──────── Given data ────────
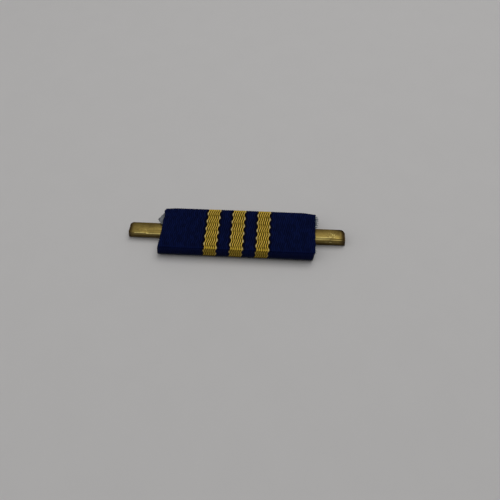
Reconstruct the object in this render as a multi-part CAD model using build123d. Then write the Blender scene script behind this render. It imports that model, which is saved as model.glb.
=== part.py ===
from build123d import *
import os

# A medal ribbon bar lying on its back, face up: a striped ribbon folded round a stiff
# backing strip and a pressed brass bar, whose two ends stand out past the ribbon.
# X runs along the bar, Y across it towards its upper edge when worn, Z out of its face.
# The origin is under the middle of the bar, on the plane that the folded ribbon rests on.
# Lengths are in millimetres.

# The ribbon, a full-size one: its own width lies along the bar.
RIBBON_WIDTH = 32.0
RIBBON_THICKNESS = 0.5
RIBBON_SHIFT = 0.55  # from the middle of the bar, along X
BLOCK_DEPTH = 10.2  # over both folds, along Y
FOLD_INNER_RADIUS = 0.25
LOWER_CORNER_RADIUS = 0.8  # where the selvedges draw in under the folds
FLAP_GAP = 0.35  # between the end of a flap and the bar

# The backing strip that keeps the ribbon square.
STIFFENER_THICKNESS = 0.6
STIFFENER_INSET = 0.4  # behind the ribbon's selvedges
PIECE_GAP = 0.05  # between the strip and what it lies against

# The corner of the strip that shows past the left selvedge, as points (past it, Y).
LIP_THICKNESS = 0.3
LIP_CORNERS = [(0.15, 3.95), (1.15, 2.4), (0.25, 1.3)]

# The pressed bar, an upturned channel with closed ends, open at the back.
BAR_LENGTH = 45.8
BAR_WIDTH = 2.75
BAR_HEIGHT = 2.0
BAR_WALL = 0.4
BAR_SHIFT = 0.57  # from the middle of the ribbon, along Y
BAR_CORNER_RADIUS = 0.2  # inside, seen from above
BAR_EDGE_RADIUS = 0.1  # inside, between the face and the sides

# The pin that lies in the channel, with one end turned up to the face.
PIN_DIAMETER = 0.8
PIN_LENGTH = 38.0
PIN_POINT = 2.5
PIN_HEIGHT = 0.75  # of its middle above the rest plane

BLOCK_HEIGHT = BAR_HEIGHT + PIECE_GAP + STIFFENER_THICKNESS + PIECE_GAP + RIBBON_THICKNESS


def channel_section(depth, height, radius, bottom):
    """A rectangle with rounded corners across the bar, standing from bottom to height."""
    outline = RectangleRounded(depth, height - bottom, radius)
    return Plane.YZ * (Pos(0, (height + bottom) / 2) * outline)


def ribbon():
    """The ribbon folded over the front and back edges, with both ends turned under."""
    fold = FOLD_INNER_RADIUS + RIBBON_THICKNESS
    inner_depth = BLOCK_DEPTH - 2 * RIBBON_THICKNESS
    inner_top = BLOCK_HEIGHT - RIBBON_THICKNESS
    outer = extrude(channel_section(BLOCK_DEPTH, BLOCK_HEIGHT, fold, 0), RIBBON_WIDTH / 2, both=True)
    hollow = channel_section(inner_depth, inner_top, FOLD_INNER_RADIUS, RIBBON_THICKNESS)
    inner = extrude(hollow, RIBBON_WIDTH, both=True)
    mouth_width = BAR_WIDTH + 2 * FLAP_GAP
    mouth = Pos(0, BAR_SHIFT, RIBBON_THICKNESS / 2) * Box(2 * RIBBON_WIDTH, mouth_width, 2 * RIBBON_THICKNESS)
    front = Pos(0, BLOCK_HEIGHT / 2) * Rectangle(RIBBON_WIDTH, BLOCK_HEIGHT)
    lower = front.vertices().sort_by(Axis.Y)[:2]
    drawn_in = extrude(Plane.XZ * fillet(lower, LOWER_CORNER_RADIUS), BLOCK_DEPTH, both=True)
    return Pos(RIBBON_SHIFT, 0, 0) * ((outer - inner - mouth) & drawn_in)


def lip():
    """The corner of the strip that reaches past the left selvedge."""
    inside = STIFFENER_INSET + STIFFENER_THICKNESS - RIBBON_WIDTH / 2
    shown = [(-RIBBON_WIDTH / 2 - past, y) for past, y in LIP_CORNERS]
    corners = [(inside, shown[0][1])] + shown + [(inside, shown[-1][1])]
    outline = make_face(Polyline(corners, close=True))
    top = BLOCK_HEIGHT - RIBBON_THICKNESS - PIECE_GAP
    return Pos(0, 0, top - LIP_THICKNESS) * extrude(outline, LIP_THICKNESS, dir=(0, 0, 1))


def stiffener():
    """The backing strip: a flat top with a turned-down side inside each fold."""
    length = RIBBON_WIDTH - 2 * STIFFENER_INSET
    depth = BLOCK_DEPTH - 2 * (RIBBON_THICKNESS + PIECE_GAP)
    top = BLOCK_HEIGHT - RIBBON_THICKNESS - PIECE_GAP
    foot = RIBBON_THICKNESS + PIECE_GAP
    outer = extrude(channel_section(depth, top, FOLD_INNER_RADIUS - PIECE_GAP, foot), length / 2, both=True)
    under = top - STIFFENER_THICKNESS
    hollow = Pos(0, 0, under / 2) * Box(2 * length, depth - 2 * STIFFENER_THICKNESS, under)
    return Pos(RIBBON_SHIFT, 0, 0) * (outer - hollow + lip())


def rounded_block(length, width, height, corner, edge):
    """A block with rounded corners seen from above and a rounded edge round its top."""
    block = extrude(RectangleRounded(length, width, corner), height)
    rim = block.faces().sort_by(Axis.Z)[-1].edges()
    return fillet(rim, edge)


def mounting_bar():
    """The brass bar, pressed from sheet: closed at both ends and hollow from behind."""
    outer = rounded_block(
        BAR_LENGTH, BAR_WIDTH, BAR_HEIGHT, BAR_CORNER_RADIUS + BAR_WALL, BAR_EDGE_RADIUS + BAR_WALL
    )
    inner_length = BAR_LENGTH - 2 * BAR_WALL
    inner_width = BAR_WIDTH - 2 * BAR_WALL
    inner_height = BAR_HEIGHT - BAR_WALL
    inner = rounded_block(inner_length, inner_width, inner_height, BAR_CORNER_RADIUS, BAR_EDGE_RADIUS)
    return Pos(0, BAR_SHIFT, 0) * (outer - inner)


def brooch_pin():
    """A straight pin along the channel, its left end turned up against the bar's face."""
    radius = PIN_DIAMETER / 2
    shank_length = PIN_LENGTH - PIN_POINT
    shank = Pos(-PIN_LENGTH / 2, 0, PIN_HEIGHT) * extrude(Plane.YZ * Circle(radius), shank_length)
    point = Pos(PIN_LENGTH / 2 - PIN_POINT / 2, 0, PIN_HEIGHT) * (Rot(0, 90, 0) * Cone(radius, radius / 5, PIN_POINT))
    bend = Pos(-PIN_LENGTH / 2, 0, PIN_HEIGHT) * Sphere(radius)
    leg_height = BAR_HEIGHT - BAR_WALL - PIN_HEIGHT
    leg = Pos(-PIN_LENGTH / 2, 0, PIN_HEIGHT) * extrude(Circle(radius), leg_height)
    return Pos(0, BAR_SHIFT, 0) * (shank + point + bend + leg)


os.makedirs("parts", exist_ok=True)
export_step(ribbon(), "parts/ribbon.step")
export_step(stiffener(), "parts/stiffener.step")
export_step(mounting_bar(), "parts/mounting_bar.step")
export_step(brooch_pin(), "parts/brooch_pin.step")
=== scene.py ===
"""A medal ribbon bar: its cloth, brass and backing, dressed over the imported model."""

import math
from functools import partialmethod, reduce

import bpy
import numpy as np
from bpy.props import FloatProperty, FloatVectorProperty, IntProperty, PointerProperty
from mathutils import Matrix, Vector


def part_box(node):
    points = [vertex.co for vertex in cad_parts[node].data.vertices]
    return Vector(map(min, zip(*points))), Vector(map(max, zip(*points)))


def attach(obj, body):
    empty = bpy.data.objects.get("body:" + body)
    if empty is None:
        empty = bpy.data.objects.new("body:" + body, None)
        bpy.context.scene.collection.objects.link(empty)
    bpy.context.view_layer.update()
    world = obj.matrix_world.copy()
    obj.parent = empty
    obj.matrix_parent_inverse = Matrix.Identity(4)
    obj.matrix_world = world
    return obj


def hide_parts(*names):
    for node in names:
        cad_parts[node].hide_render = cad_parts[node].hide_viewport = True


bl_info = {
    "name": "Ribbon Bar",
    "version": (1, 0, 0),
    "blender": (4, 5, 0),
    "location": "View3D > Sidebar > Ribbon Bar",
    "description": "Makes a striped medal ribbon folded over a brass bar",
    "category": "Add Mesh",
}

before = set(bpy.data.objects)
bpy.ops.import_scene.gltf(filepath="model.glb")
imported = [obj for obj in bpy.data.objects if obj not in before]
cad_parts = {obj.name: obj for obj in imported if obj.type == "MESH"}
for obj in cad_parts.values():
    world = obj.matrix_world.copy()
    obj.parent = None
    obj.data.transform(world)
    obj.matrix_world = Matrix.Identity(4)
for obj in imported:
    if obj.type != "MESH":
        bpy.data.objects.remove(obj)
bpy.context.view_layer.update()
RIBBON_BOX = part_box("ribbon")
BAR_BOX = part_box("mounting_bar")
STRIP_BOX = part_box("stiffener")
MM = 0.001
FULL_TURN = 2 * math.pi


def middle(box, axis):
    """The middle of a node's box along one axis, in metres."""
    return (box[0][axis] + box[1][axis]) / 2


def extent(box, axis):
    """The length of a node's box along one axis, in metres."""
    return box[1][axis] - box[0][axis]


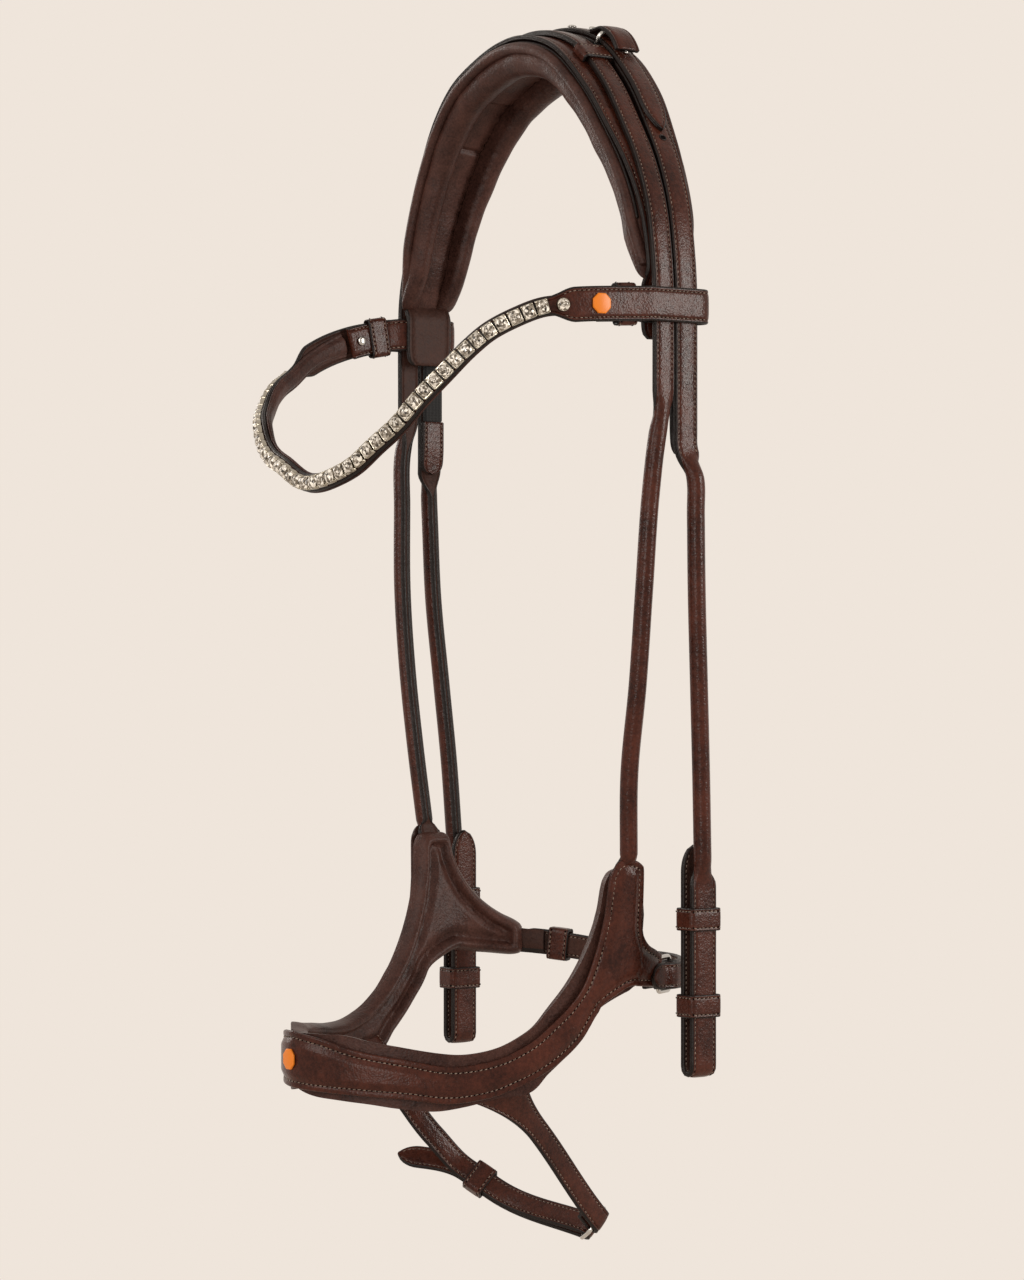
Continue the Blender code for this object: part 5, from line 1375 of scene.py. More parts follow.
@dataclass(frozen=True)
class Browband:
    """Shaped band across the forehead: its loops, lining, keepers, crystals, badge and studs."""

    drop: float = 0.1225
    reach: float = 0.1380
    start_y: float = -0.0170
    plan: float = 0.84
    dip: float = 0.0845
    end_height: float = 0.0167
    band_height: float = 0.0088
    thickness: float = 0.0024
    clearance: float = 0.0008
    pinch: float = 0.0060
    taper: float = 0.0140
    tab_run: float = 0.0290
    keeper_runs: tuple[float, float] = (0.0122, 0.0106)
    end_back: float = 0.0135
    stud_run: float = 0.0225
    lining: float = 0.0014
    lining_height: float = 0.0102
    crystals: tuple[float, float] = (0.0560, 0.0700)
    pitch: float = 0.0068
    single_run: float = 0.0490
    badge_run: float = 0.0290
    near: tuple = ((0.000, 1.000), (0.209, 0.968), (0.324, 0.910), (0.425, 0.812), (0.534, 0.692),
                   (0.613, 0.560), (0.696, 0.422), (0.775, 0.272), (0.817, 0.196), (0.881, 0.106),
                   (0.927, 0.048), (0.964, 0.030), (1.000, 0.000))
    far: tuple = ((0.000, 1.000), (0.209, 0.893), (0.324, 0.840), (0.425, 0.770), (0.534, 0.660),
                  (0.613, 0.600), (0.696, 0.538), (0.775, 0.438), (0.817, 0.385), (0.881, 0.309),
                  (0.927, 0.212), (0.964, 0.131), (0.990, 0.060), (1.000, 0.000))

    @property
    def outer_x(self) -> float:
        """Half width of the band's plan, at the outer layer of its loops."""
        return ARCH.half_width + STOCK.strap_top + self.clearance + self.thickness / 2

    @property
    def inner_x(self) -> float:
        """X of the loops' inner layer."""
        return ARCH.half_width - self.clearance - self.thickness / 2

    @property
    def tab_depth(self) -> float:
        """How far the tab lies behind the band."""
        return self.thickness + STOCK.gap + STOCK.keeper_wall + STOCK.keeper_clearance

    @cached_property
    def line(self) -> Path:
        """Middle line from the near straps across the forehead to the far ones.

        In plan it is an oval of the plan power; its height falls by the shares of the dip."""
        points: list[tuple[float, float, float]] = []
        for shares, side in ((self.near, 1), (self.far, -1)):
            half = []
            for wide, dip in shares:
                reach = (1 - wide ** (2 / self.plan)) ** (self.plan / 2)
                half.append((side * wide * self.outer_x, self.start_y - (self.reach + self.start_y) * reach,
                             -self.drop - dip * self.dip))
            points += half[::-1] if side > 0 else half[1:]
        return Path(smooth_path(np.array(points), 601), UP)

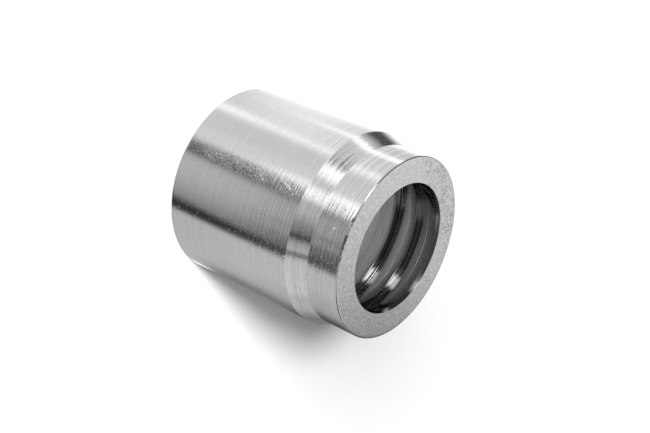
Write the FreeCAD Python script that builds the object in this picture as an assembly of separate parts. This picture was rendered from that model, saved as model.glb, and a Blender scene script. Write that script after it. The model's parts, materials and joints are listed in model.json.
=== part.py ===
────────
_Your task:_
Extract exactly and only the lines above from the line containing "shank_length = PIN_LENGTH - PIN_POINT" through the line containing "before = set(bpy.data.objects)", both end lines included.

_The response:_
    shank_length = PIN_LENGTH - PIN_POINT
    shank = Pos(-PIN_LENGTH / 2, 0, PIN_HEIGHT) * extrude(Plane.YZ * Circle(radius), shank_length)
    point = Pos(PIN_LENGTH / 2 - PIN_POINT / 2, 0, PIN_HEIGHT) * (Rot(0, 90, 0) * Cone(radius, radius / 5, PIN_POINT))
    bend = Pos(-PIN_LENGTH / 2, 0, PIN_HEIGHT) * Sphere(radius)
    leg_height = BAR_HEIGHT - BAR_WALL - PIN_HEIGHT
    leg = Pos(-PIN_LENGTH / 2, 0, PIN_HEIGHT) * extrude(Circle(radius), leg_height)
    return Pos(0, BAR_SHIFT, 0) * (shank + point + bend + leg)


os.makedirs("parts", exist_ok=True)
export_step(ribbon(), "parts/ribbon.step")
export_step(stiffener(), "parts/stiffener.step")
export_step(mounting_bar(), "parts/mounting_bar.step")
export_step(brooch_pin(), "parts/brooch_pin.step")
=== scene.py ===
"""A medal ribbon bar: its cloth, brass and backing, dressed over the imported model."""

import math
from functools import partialmethod, reduce

import bpy
import numpy as np
from bpy.props import FloatProperty, FloatVectorProperty, IntProperty, PointerProperty
from mathutils import Matrix, Vector


def part_box(node):
    points = [vertex.co for vertex in cad_parts[node].data.vertices]
    return Vector(map(min, zip(*points))), Vector(map(max, zip(*points)))


def attach(obj, body):
    empty = bpy.data.objects.get("body:" + body)
    if empty is None:
        empty = bpy.data.objects.new("body:" + body, None)
        bpy.context.scene.collection.objects.link(empty)
    bpy.context.view_layer.update()
    world = obj.matrix_world.copy()
    obj.parent = empty
    obj.matrix_parent_inverse = Matrix.Identity(4)
    obj.matrix_world = world
    return obj


def hide_parts(*names):
    for node in names:
        cad_parts[node].hide_render = cad_parts[node].hide_viewport = True


bl_info = {
    "name": "Ribbon Bar",
    "version": (1, 0, 0),
    "blender": (4, 5, 0),
    "location": "View3D > Sidebar > Ribbon Bar",
    "description": "Makes a striped medal ribbon folded over a brass bar",
    "category": "Add Mesh",
}

before = set(bpy.data.objects)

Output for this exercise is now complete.